*Rows from a 3D modeling dataset*
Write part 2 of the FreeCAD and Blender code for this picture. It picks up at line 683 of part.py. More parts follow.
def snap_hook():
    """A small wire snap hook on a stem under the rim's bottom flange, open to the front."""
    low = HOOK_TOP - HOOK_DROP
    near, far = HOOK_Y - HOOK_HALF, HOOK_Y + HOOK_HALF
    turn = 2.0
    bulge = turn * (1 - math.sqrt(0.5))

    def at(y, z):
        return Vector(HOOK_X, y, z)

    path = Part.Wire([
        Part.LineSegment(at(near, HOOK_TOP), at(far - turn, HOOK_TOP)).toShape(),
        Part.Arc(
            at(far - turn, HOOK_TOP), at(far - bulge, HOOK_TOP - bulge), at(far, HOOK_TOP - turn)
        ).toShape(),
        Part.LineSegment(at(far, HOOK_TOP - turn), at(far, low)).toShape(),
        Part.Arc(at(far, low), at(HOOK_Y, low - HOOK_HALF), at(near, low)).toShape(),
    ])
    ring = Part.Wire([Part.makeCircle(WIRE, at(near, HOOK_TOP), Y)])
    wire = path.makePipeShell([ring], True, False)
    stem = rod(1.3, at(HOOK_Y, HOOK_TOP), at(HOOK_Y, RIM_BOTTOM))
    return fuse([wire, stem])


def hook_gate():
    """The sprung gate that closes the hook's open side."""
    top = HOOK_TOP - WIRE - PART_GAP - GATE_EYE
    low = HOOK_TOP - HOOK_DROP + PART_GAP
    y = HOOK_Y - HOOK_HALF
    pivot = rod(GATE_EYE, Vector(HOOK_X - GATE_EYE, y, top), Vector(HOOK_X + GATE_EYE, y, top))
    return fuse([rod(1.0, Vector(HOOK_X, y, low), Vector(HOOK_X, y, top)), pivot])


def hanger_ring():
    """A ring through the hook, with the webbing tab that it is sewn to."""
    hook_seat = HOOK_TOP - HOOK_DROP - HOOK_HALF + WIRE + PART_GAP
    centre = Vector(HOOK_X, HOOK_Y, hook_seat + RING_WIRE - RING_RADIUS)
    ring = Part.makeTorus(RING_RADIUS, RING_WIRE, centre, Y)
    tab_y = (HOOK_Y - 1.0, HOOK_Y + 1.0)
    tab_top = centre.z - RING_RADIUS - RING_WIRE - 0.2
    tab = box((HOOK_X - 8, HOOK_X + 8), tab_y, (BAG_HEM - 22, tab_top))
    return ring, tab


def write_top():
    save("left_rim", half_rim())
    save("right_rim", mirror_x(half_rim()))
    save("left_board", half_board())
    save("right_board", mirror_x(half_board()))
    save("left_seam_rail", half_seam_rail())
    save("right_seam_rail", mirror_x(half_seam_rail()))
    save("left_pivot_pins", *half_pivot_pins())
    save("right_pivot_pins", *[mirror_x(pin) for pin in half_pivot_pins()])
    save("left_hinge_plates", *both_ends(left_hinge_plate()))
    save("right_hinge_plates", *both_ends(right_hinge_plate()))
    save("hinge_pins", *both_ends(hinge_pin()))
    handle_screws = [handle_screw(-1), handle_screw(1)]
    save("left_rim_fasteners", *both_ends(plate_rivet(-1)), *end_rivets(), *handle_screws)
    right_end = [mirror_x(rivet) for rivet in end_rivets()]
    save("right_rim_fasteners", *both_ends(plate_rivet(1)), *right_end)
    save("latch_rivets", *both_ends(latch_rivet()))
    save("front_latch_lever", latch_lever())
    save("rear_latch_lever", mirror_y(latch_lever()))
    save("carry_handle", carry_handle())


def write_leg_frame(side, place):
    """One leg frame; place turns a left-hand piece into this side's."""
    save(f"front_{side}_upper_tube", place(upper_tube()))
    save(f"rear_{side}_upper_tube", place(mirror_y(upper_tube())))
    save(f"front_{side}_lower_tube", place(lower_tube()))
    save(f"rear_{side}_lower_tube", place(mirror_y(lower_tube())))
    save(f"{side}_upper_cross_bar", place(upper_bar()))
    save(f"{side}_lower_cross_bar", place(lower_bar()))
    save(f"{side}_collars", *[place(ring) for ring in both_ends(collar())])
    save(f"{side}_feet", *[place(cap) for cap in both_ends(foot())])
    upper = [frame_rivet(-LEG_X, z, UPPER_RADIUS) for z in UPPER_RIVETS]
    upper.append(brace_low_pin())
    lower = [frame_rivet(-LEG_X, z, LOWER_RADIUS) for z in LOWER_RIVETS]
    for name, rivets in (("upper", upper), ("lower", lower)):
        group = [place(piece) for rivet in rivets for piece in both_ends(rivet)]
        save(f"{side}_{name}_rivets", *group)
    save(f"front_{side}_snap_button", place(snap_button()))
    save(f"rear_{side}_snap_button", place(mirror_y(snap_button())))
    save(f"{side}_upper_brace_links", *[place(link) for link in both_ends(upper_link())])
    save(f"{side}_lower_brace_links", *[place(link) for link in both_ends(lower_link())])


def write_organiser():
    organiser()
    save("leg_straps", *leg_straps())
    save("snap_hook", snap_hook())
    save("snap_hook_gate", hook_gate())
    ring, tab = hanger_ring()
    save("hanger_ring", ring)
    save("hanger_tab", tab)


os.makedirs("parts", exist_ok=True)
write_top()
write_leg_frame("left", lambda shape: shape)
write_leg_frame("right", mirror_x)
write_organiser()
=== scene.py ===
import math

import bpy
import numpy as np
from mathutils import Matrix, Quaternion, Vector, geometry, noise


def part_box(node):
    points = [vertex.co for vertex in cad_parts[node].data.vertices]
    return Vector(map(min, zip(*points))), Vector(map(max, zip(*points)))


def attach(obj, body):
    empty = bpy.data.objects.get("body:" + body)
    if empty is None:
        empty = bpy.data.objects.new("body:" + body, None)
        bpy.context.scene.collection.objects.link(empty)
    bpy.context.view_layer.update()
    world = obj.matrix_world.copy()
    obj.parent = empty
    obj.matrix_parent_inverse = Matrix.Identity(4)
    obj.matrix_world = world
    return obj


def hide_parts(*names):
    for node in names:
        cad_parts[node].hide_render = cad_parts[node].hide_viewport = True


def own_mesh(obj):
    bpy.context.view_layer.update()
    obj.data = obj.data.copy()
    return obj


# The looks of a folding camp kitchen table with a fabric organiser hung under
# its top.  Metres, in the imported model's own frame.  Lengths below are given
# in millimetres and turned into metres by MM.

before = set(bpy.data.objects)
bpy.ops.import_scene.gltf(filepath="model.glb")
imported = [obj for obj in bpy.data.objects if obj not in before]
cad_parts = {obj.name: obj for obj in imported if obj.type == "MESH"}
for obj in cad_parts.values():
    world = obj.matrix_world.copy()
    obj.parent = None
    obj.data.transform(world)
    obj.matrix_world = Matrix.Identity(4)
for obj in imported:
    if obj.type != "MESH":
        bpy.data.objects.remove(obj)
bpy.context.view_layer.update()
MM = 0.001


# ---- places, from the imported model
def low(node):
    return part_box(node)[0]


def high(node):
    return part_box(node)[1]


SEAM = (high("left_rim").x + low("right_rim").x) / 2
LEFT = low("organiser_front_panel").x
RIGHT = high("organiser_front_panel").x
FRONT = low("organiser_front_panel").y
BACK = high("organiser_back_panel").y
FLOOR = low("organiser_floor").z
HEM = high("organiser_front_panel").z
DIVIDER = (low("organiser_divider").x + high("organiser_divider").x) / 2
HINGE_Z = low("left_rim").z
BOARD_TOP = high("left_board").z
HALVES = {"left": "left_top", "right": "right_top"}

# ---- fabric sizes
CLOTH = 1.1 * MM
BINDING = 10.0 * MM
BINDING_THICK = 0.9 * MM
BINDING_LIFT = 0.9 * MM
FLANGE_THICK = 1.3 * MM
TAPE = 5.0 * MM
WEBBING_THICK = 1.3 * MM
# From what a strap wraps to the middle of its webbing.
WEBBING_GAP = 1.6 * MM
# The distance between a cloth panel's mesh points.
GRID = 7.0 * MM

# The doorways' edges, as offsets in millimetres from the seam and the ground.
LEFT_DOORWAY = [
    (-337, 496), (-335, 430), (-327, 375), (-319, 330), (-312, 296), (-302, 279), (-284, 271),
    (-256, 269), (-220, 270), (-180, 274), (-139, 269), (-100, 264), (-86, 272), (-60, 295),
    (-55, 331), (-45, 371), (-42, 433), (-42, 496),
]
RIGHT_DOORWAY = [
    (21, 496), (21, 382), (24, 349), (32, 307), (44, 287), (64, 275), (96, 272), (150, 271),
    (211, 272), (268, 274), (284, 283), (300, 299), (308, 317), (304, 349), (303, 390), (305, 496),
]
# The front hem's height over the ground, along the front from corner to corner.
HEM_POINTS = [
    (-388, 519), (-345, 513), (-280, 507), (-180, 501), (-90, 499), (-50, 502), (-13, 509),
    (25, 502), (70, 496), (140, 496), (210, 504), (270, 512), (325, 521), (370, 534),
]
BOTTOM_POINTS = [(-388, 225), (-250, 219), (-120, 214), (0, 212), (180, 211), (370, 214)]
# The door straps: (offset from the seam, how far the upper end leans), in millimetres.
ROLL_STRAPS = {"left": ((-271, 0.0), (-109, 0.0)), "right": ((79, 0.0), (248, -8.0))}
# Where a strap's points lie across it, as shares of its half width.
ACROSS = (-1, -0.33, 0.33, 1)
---
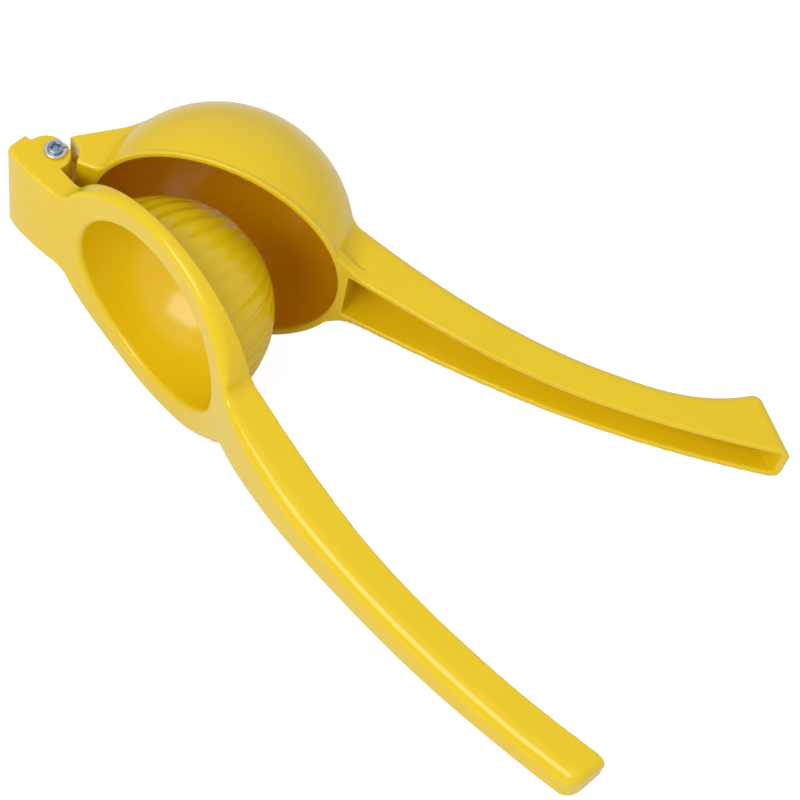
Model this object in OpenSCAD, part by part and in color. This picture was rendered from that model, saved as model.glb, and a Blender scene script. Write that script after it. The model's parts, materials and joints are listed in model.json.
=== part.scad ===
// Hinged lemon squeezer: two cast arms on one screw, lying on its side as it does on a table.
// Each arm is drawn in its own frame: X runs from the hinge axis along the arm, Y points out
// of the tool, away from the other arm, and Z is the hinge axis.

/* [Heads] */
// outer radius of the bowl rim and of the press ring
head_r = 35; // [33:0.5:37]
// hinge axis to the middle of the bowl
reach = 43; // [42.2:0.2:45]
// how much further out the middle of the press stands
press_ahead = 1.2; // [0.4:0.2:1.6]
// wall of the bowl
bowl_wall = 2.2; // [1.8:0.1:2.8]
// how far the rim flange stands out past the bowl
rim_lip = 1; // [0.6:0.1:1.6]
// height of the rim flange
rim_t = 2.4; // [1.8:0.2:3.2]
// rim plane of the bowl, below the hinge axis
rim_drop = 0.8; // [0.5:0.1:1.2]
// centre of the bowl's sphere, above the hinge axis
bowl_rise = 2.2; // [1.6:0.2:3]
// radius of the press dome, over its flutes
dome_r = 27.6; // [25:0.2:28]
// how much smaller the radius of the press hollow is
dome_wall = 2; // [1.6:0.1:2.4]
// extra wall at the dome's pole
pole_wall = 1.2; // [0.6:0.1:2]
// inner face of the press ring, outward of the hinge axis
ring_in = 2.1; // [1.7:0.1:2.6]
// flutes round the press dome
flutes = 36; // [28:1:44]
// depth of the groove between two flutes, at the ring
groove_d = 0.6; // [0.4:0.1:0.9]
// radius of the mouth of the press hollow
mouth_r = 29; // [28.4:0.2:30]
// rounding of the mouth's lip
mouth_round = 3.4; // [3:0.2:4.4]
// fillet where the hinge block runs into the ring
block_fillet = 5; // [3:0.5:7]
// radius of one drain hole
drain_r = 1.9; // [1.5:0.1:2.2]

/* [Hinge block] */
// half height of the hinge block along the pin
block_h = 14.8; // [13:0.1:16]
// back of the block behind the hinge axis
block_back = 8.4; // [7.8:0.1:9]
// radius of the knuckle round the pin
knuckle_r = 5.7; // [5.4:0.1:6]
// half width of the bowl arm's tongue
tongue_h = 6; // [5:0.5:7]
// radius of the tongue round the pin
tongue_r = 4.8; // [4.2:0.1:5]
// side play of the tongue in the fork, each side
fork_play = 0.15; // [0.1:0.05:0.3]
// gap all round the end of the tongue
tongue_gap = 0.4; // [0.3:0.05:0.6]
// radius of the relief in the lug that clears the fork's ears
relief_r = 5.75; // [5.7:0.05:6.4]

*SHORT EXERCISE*
Your task is to extract exactly the lines starting at the line with "ring, tab = hanger_ring()" and ending at the line with "obj.data = obj.data.copy()", including both ends, and no other lines.

*COMPLETED TASK*
    ring, tab = hanger_ring()
    save("hanger_ring", ring)
    save("hanger_tab", tab)


os.makedirs("parts", exist_ok=True)
write_top()
write_leg_frame("left", lambda shape: shape)
write_leg_frame("right", mirror_x)
write_organiser()
=== scene.py ===
import math

import bpy
import numpy as np
from mathutils import Matrix, Quaternion, Vector, geometry, noise


def part_box(node):
    points = [vertex.co for vertex in cad_parts[node].data.vertices]
    return Vector(map(min, zip(*points))), Vector(map(max, zip(*points)))


def attach(obj, body):
    empty = bpy.data.objects.get("body:" + body)
    if empty is None:
        empty = bpy.data.objects.new("body:" + body, None)
        bpy.context.scene.collection.objects.link(empty)
    bpy.context.view_layer.update()
    world = obj.matrix_world.copy()
    obj.parent = empty
    obj.matrix_parent_inverse = Matrix.Identity(4)
    obj.matrix_world = world
    return obj


def hide_parts(*names):
    for node in names:
        cad_parts[node].hide_render = cad_parts[node].hide_viewport = True


def own_mesh(obj):
    bpy.context.view_layer.update()
    obj.data = obj.data.copy()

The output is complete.